▶ _DATA SECTION_:
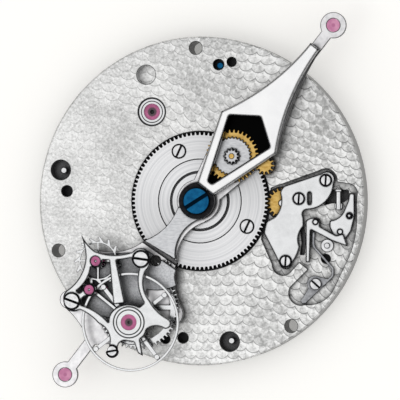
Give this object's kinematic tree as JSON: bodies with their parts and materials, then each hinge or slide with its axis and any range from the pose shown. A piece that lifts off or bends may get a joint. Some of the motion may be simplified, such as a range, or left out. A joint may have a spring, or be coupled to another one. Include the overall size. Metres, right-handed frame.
{
  "type": "mechanical watch movement",
  "caption": "Mechanical watch movement with a long carousel hand that carries the balance, the escapement and its gear train",
  "frame": {"origin": "centre of the back face of the main plate", "axes": "+Z points from the back to the dial side; +X points right and +Y up in the dial-side view"},
  "size_m": [0.035, 0.0398, 0.0073],
  "materials": {
    "plated_plate": "rhodium plated, brushed",
    "polished_steel": "polished",
    "satin_steel": "circular satin",
    "polished_cover": "polished, bevelled",
    "spring_steel": "satin",
    "dark_steel": "dark, satin",
    "blued_steel": "heat blued, polished",
    "gilt_brass": "gilt",
    "ruby": "polished synthetic ruby"
  },
  "bodies": {
    "movement_base": {"main_plate": "plated_plate", "back_cover": "plated_plate", "back_cover_screws": "polished_steel", "plate_jewel": "ruby", "plate_jewel_setting": "gilt_brass", "sunk_pins": "polished_steel", "blued_pin": "blued_steel", "setting_stud": "polished_steel", "setting_bridge": "polished_steel", "setting_bridge_screws": "polished_steel", "lever_posts": "polished_steel", "lever_spring": "spring_steel", "lever_spring_screw": "polished_steel", "adjusting_screw": "gilt_brass"},
    "barrel": {"barrel_drum": "gilt_brass", "barrel_lid": "gilt_brass", "mainspring": "spring_steel"},
    "centre_wheel": {"centre_wheel": "satin_steel", "centre_hub": "satin_steel", "centre_wheel_screws": "polished_steel"},
    "setting_wheel": {"setting_wheel": "gilt_brass"},
    "rocker_lever": {"rocker_lever": "satin_steel"},
    "index_lever": {"index_lever": "polished_steel"},
    "carousel": {"carousel_arm": "plated_plate", "hand_ruby": "ruby", "tail_ruby": "ruby", "hand_tail": "satin_steel", "centre_collar": "dark_steel", "centre_arbor": "polished_steel", "centre_screw": "blued_steel", "hand_cover": "polished_cover", "hand_well": "dark_steel", "hand_stud": "gilt_brass", "train_studs": "polished_steel", "escapement_plate": "plated_plate", "lower_pillars": "polished_steel", "upper_pillars": "polished_steel", "balance_bridge": "polished_steel", "balance_bridge_screws": "polished_steel", "bridge_jewels": "ruby", "balance_jewel": "ruby", "balance_jewel_setting": "polished_steel"},
    "drive_pinion": {"drive_pinion": "gilt_brass"},
    "large_wheel": {"large_wheel": "satin_steel"},
    "idler_pinion": {"idler_pinion": "gilt_brass"},
    "escape_wheel": {"escape_wheel": "satin_steel"},
    "pallet_fork": {"pallet_fork": "polished_steel", "pallet_stones": "ruby"},
    "balance": {"balance_wheel": "polished_steel", "balance_weights": "polished_steel", "balance_staff": "polished_steel", "roller": "polished_steel", "hairspring": "spring_steel"},
    "hand_drive_pinion": {"hand_drive_pinion": "gilt_brass"},
    "hand_wheel": {"hand_wheel": "gilt_brass", "hand_steel_wheel": "satin_steel"}
  },
  "joints": [
    {"name": "barrel_winding", "type": "hinge", "parent": "movement_base", "child": "barrel", "pos_m": [0, 0, 0.00055], "axis": [0, 0, 1], "continuous": true},
    {"name": "hand_setting", "type": "hinge", "parent": "movement_base", "child": "centre_wheel", "pos_m": [0, 0, 0.00273], "axis": [0, 0, 1], "continuous": true},
    {"name": "setting_wheel_turn", "type": "hinge", "parent": "movement_base", "child": "setting_wheel", "pos_m": [0.0087, -0.00023, 0.00273], "axis": [0, 0, 1], "continuous": true},
    {"name": "rocker_tilt", "type": "hinge", "parent": "movement_base", "child": "rocker_lever", "pos_m": [0.01494, -0.00324, 0.00301], "axis": [0, 0, 1], "range_deg": [-1.5, 4], "stiffness_Nm_per_rad": 0.0000001},
    {"name": "index_tilt", "type": "hinge", "parent": "movement_base", "child": "index_lever", "pos_m": [0.01235, -0.00221, 0.0034], "axis": [0, 0, 1], "range_deg": [-3, 3], "stiffness_Nm_per_rad": 0.0000001},
    {"name": "carousel_turn", "type": "hinge", "parent": "centre_wheel", "child": "carousel", "pos_m": [0, 0, 0.0044], "axis": [0, 0, 1], "continuous": true},
    {"name": "drive_pinion_turn", "type": "hinge", "parent": "carousel", "child": "drive_pinion", "pos_m": [-0.00361, -0.00708, 0.0044], "axis": [0, 0, 1], "continuous": true},
    {"name": "large_wheel_turn", "type": "hinge", "parent": "carousel", "child": "large_wheel", "pos_m": [-0.00649, -0.01129, 0.00493], "axis": [0, 0, 1], "continuous": true},
    {"name": "idler_turn", "type": "hinge", "parent": "carousel", "child": "idler_pinion", "pos_m": [-0.00978, -0.00739, 0.00493], "axis": [0, 0, 1], "continuous": true},
    {"name": "escape_wheel_turn", "type": "hinge", "parent": "carousel", "child": "escape_wheel", "pos_m": [-0.01065, -0.00636, 0.00493], "axis": [0, 0, 1], "continuous": true},
    {"name": "fork_tilt", "type": "hinge", "parent": "carousel", "child": "pallet_fork", "pos_m": [-0.01134, -0.00938, 0.00564], "axis": [0, 0, 1], "range_deg": [-5, 5]},
    {"name": "balance_swing", "type": "hinge", "parent": "carousel", "child": "balance", "pos_m": [-0.00704, -0.01281, 0.00614], "axis": [0, 0, 1], "range_deg": [-150, 150], "stiffness_Nm_per_rad": 0.00000024},
    {"name": "hand_drive_turn", "type": "hinge", "parent": "carousel", "child": "hand_drive_pinion", "pos_m": [0.00716, 0.00379, 0.0044], "axis": [0, 0, 1], "continuous": true},
    {"name": "hand_wheel_turn", "type": "hinge", "parent": "carousel", "child": "hand_wheel", "pos_m": [0.00369, 0.00473, 0.00493], "axis": [0, 0, 1], "continuous": true}
  ],
  "couplings": [
    {"joint": "setting_wheel_turn", "follows": "hand_setting", "ratio": -4.8},
    {"joint": "drive_pinion_turn", "follows": "carousel_turn", "ratio": 9.6},
    {"joint": "large_wheel_turn", "follows": "carousel_turn", "ratio": -1.6552},
    {"joint": "idler_turn", "follows": "carousel_turn", "ratio": 9.6},
    {"joint": "escape_wheel_turn", "follows": "carousel_turn", "ratio": -12},
    {"joint": "hand_drive_turn", "follows": "carousel_turn", "ratio": 8},
    {"joint": "hand_wheel_turn", "follows": "carousel_turn", "ratio": -2.6667}
  ]
}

▶ _SET EXERCISE_: Copy every line verbatim.

▶ _EXERCISE SOLUTION_:
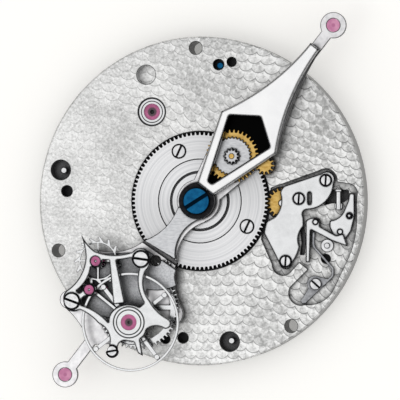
Give this object's kinematic tree as JSON: bodies with their parts and materials, then each hinge or slide with its axis and any range from the pose shown. A piece that lifts off or bends may get a joint. Some of the motion may be simplified, such as a range, or left out. A joint may have a spring, or be coupled to another one. Include the overall size. Metres, right-handed frame.
{
  "type": "mechanical watch movement",
  "caption": "Mechanical watch movement with a long carousel hand that carries the balance, the escapement and its gear train",
  "frame": {"origin": "centre of the back face of the main plate", "axes": "+Z points from the back to the dial side; +X points right and +Y up in the dial-side view"},
  "size_m": [0.035, 0.0398, 0.0073],
  "materials": {
    "plated_plate": "rhodium plated, brushed",
    "polished_steel": "polished",
    "satin_steel": "circular satin",
    "polished_cover": "polished, bevelled",
    "spring_steel": "satin",
    "dark_steel": "dark, satin",
    "blued_steel": "heat blued, polished",
    "gilt_brass": "gilt",
    "ruby": "polished synthetic ruby"
  },
  "bodies": {
    "movement_base": {"main_plate": "plated_plate", "back_cover": "plated_plate", "back_cover_screws": "polished_steel", "plate_jewel": "ruby", "plate_jewel_setting": "gilt_brass", "sunk_pins": "polished_steel", "blued_pin": "blued_steel", "setting_stud": "polished_steel", "setting_bridge": "polished_steel", "setting_bridge_screws": "polished_steel", "lever_posts": "polished_steel", "lever_spring": "spring_steel", "lever_spring_screw": "polished_steel", "adjusting_screw": "gilt_brass"},
    "barrel": {"barrel_drum": "gilt_brass", "barrel_lid": "gilt_brass", "mainspring": "spring_steel"},
    "centre_wheel": {"centre_wheel": "satin_steel", "centre_hub": "satin_steel", "centre_wheel_screws": "polished_steel"},
    "setting_wheel": {"setting_wheel": "gilt_brass"},
    "rocker_lever": {"rocker_lever": "satin_steel"},
    "index_lever": {"index_lever": "polished_steel"},
    "carousel": {"carousel_arm": "plated_plate", "hand_ruby": "ruby", "tail_ruby": "ruby", "hand_tail": "satin_steel", "centre_collar": "dark_steel", "centre_arbor": "polished_steel", "centre_screw": "blued_steel", "hand_cover": "polished_cover", "hand_well": "dark_steel", "hand_stud": "gilt_brass", "train_studs": "polished_steel", "escapement_plate": "plated_plate", "lower_pillars": "polished_steel", "upper_pillars": "polished_steel", "balance_bridge": "polished_steel", "balance_bridge_screws": "polished_steel", "bridge_jewels": "ruby", "balance_jewel": "ruby", "balance_jewel_setting": "polished_steel"},
    "drive_pinion": {"drive_pinion": "gilt_brass"},
    "large_wheel": {"large_wheel": "satin_steel"},
    "idler_pinion": {"idler_pinion": "gilt_brass"},
    "escape_wheel": {"escape_wheel": "satin_steel"},
    "pallet_fork": {"pallet_fork": "polished_steel", "pallet_stones": "ruby"},
    "balance": {"balance_wheel": "polished_steel", "balance_weights": "polished_steel", "balance_staff": "polished_steel", "roller": "polished_steel", "hairspring": "spring_steel"},
    "hand_drive_pinion": {"hand_drive_pinion": "gilt_brass"},
    "hand_wheel": {"hand_wheel": "gilt_brass", "hand_steel_wheel": "satin_steel"}
  },
  "joints": [
    {"name": "barrel_winding", "type": "hinge", "parent": "movement_base", "child": "barrel", "pos_m": [0, 0, 0.00055], "axis": [0, 0, 1], "continuous": true},
    {"name": "hand_setting", "type": "hinge", "parent": "movement_base", "child": "centre_wheel", "pos_m": [0, 0, 0.00273], "axis": [0, 0, 1], "continuous": true},
    {"name": "setting_wheel_turn", "type": "hinge", "parent": "movement_base", "child": "setting_wheel", "pos_m": [0.0087, -0.00023, 0.00273], "axis": [0, 0, 1], "continuous": true},
    {"name": "rocker_tilt", "type": "hinge", "parent": "movement_base", "child": "rocker_lever", "pos_m": [0.01494, -0.00324, 0.00301], "axis": [0, 0, 1], "range_deg": [-1.5, 4], "stiffness_Nm_per_rad": 0.0000001},
    {"name": "index_tilt", "type": "hinge", "parent": "movement_base", "child": "index_lever", "pos_m": [0.01235, -0.00221, 0.0034], "axis": [0, 0, 1], "range_deg": [-3, 3], "stiffness_Nm_per_rad": 0.0000001},
    {"name": "carousel_turn", "type": "hinge", "parent": "centre_wheel", "child": "carousel", "pos_m": [0, 0, 0.0044], "axis": [0, 0, 1], "continuous": true},
    {"name": "drive_pinion_turn", "type": "hinge", "parent": "carousel", "child": "drive_pinion", "pos_m": [-0.00361, -0.00708, 0.0044], "axis": [0, 0, 1], "continuous": true},
    {"name": "large_wheel_turn", "type": "hinge", "parent": "carousel", "child": "large_wheel", "pos_m": [-0.00649, -0.01129, 0.00493], "axis": [0, 0, 1], "continuous": true},
    {"name": "idler_turn", "type": "hinge", "parent": "carousel", "child": "idler_pinion", "pos_m": [-0.00978, -0.00739, 0.00493], "axis": [0, 0, 1], "continuous": true},
    {"name": "escape_wheel_turn", "type": "hinge", "parent": "carousel", "child": "escape_wheel", "pos_m": [-0.01065, -0.00636, 0.00493], "axis": [0, 0, 1], "continuous": true},
    {"name": "fork_tilt", "type": "hinge", "parent": "carousel", "child": "pallet_fork", "pos_m": [-0.01134, -0.00938, 0.00564], "axis": [0, 0, 1], "range_deg": [-5, 5]},
    {"name": "balance_swing", "type": "hinge", "parent": "carousel", "child": "balance", "pos_m": [-0.00704, -0.01281, 0.00614], "axis": [0, 0, 1], "range_deg": [-150, 150], "stiffness_Nm_per_rad": 0.00000024},
    {"name": "hand_drive_turn", "type": "hinge", "parent": "carousel", "child": "hand_drive_pinion", "pos_m": [0.00716, 0.00379, 0.0044], "axis": [0, 0, 1], "continuous": true},
    {"name": "hand_wheel_turn", "type": "hinge", "parent": "carousel", "child": "hand_wheel", "pos_m": [0.00369, 0.00473, 0.00493], "axis": [0, 0, 1], "continuous": true}
  ],
  "couplings": [
    {"joint": "setting_wheel_turn", "follows": "hand_setting", "ratio": -4.8},
    {"joint": "drive_pinion_turn", "follows": "carousel_turn", "ratio": 9.6},
    {"joint": "large_wheel_turn", "follows": "carousel_turn", "ratio": -1.6552},
    {"joint": "idler_turn", "follows": "carousel_turn", "ratio": 9.6},
    {"joint": "escape_wheel_turn", "follows": "carousel_turn", "ratio": -12},
    {"joint": "hand_drive_turn", "follows": "carousel_turn", "ratio": 8},
    {"joint": "hand_wheel_turn", "follows": "carousel_turn", "ratio": -2.6667}
  ]
}